По ту сторону дверей, как бы ходатайствуя за себя, вздыхал и ворочался на своих шуршащих иглах страдающий бессонницей еж. Иногда он стучал твердым носом о пол, что-то требуя для себя.

Я раздумывал над своей жизнью, над жизнью отца и матери, дедушки и бабушки.

У них были волнения семьи, рождений, болезней, отъездов и приездов, нежданных телеграмм, слухов, сплетен, была смена дня и ночи, лета и зимы, пасхи и троицы, и судного дня. Были близкие и дальние родственники, соседи, была зависть, жажда, корысть, щедрость, доброта, злоба. Но никому из них в самом диком, глупом, запутанном сне не снилось мое.
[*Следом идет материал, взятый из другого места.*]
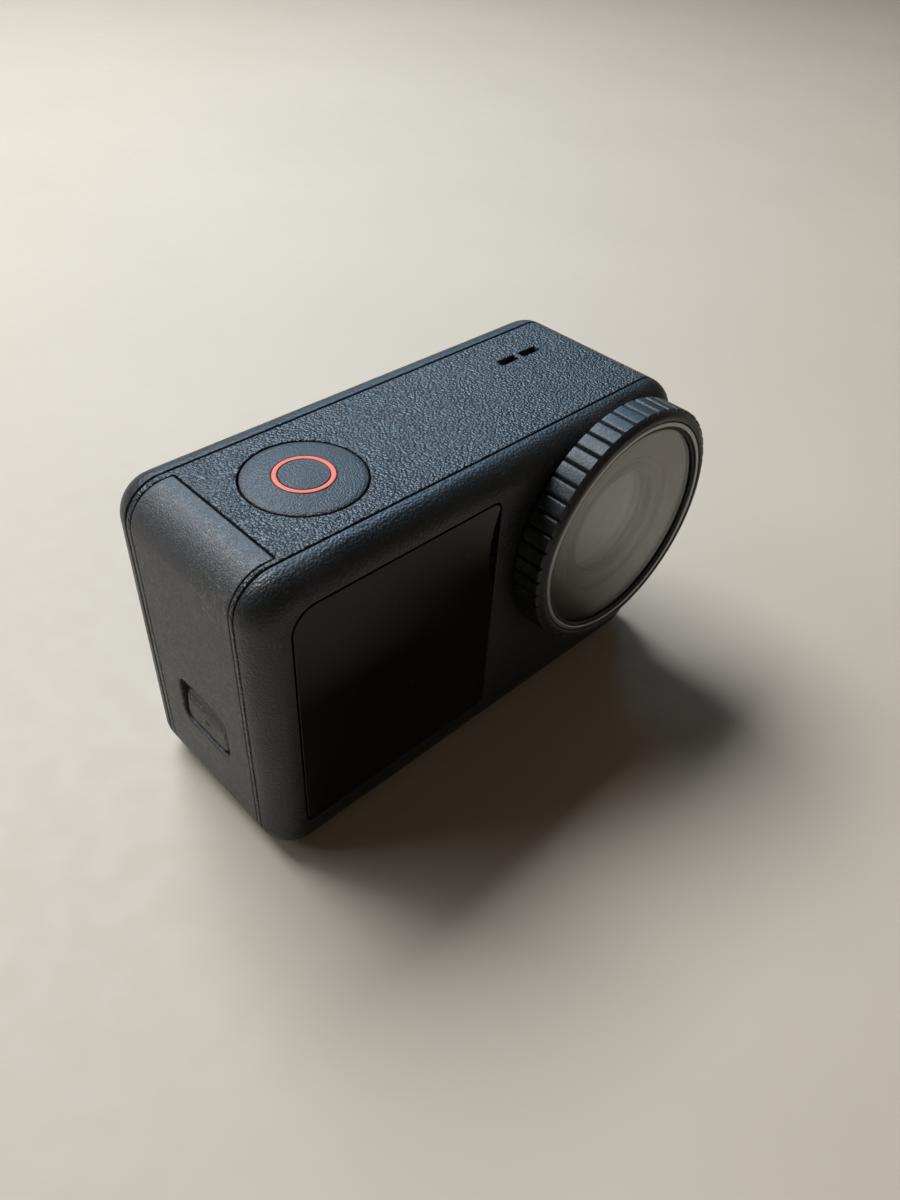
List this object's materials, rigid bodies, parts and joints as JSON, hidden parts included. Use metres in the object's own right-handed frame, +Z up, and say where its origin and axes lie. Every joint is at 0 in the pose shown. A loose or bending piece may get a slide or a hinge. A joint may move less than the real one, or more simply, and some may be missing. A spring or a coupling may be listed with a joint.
{
  "type": "action camera",
  "caption": "Pocket action camera: rounded box with a round ribbed lens cover, glossy front panel, big shutter button on top and a hinged battery door on one side.",
  "frame": {"origin": "middle of the bottom face, at the centre of the quick-release plate", "axes": "+X along the body, to the right as seen from the lens side; -Y is the front, where the lens is; +Z is up"},
  "size_m": [0.0705, 0.0329, 0.0442],
  "materials": {
    "shell": "fine-grained satin charcoal",
    "frame": "coarse leather grain, charcoal with a blue tint",
    "door": "fine matte charcoal",
    "button": "smooth matte charcoal",
    "orange": "satin coral orange",
    "panel_glass": "glossy black glass",
    "display": "dark display, off",
    "cover_metal": "black satin anodised metal",
    "bezel": "light grey satin",
    "cover_glass": "coated clear glass",
    "lens_glass": "coated clear glass",
    "barrel": "matte black anodised",
    "rubber": "matte black",
    "steel": "satin steel",
    "contact_metal": "gold plated",
    "copper": "satin copper",
    "circuit_board": "solder mask",
    "sensor": "glossy dark",
    "inner_plastic": "black moulded",
    "battery": "dark grey wrap"
  },
  "bodies": {
    "camera_body": {"front_shell": "shell", "mid_frame": "frame", "rear_shell": "shell", "front_glass": "panel_glass", "front_display": "display", "rear_glass": "panel_glass", "rear_display": "display", "lens_barrel": "barrel", "lens_retaining_ring": "barrel", "lens_front_element": "lens_glass", "lens_middle_element": "lens_glass", "lens_rear_element": "lens_glass", "infrared_filter": "lens_glass", "image_sensor": "sensor", "sensor_board": "circuit_board", "lens_screw_1": "steel", "lens_screw_2": "steel", "lens_screw_3": "steel", "lens_screw_4": "steel", "shutter_seal": "rubber", "shutter_switch": "steel", "microphone_mesh": "steel", "microphone_left": "contact_metal", "microphone_right": "contact_metal", "battery_door_pin": "steel", "battery_bay": "inner_plastic", "battery_pack": "battery", "battery_contacts": "contact_metal", "card_socket": "steel", "memory_card": "inner_plastic", "main_board": "circuit_board", "processor_shield": "steel", "heat_spreader": "copper", "antenna": "contact_metal", "speaker": "inner_plastic", "port_door_pin": "steel", "port_shell": "steel", "port_tongue": "inner_plastic", "port_board": "circuit_board", "mode_switch": "steel", "bottom_plate": "steel", "rear_screw_1": "steel", "rear_screw_2": "steel", "rear_screw_3": "steel", "rear_screw_4": "steel"},
    "shutter": {"shutter_button": "button", "shutter_ring": "orange"},
    "mode_key": {"mode_button": "button"},
    "battery_cover": {"battery_door": "door", "battery_door_seal": "rubber"},
    "door_latch": {"battery_door_latch": "door"},
    "port_cover": {"port_door": "door", "port_door_seal": "rubber"},
    "cover_seal": {"lens_cover_seal": "rubber"},
    "lens_cover": {"lens_cover_ring": "cover_metal", "lens_cover_glass": "cover_glass", "lens_cover_bezel": "bezel", "lens_cover_gasket": "rubber"}
  },
  "joints": [
    {"name": "shutter_press", "type": "slide", "parent": "camera_body", "child": "shutter", "axis": [0, 0, -1], "range_m": [0, 0.0006], "stiffness_N_per_m": 900},
    {"name": "mode_press", "type": "slide", "parent": "camera_body", "child": "mode_key", "axis": [-1, 0, 0], "range_m": [0, 0.0005], "stiffness_N_per_m": 900},
    {"name": "battery_door_hinge", "type": "hinge", "parent": "camera_body", "child": "battery_cover", "pos_m": [-0.02865, 0, 0.04185], "axis": [0, 1, 0], "range_deg": [0, 95]},
    {"name": "latch_slide", "type": "slide", "parent": "battery_cover", "child": "door_latch", "axis": [0, 0, 1], "range_m": [0, 0.0014], "stiffness_N_per_m": 300, "springref_m": -0.0003},
    {"name": "port_door_hinge", "type": "hinge", "parent": "camera_body", "child": "port_cover", "pos_m": [0.03315, 0.00445, 0.011], "axis": [0, 0, 1], "range_deg": [0, 95]},
    {"name": "lens_cover_draw", "type": "slide", "parent": "camera_body", "child": "cover_seal", "axis": [0, -1, 0], "range_m": [0, 0.0015]},
    {"name": "lens_cover_twist", "type": "hinge", "parent": "cover_seal", "child": "lens_cover", "pos_m": [0.0198, -0.0165, 0.0274], "axis": [0, -1, 0], "range_deg": [0, 720]}
  ],
  "couplings": [
    {"joint": "lens_cover_draw", "follows": "lens_cover_twist", "m_per_rad": 0.00011937}
  ]
}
Страх за сказанное слово и несказанное, за все, что только подумал и даже не подумал, а мог подумать, за мнимые ошибки твои и: не только твои, а твоего товарища, и даже не товарища, а знакомого, родственника ближнего и дальнего, родственника, которого ты даже никогда не видел и никогда не знал, что он существует, потому что уехал он в Буэнос-Айрес или на мыс Горн еще в прошлом веке, и там у него родились сын и дочь, и тому сыну или дочери вдруг вздумалось написать тебе письмо как двоюродному брату.

Странно, что все это в моей жизни, именно в моей жизни.

Те длинные, темные собрания, собрания-бойни, собрания-душегубки, собрания, на которых шло быстрое обесчеловечивание людей, собрания куриц, сороконожек, божьих коровок, собрания тли, и это, растворенное, как адреналин в крови, чувство без вины виноватости. И постоянное, непрекращающееся ожидание неминуемого. Грянет в одну из ночей, на рассвете, или еще до того разорвет сердечную аорту, или, может, всплеснет опухолью в мозгу.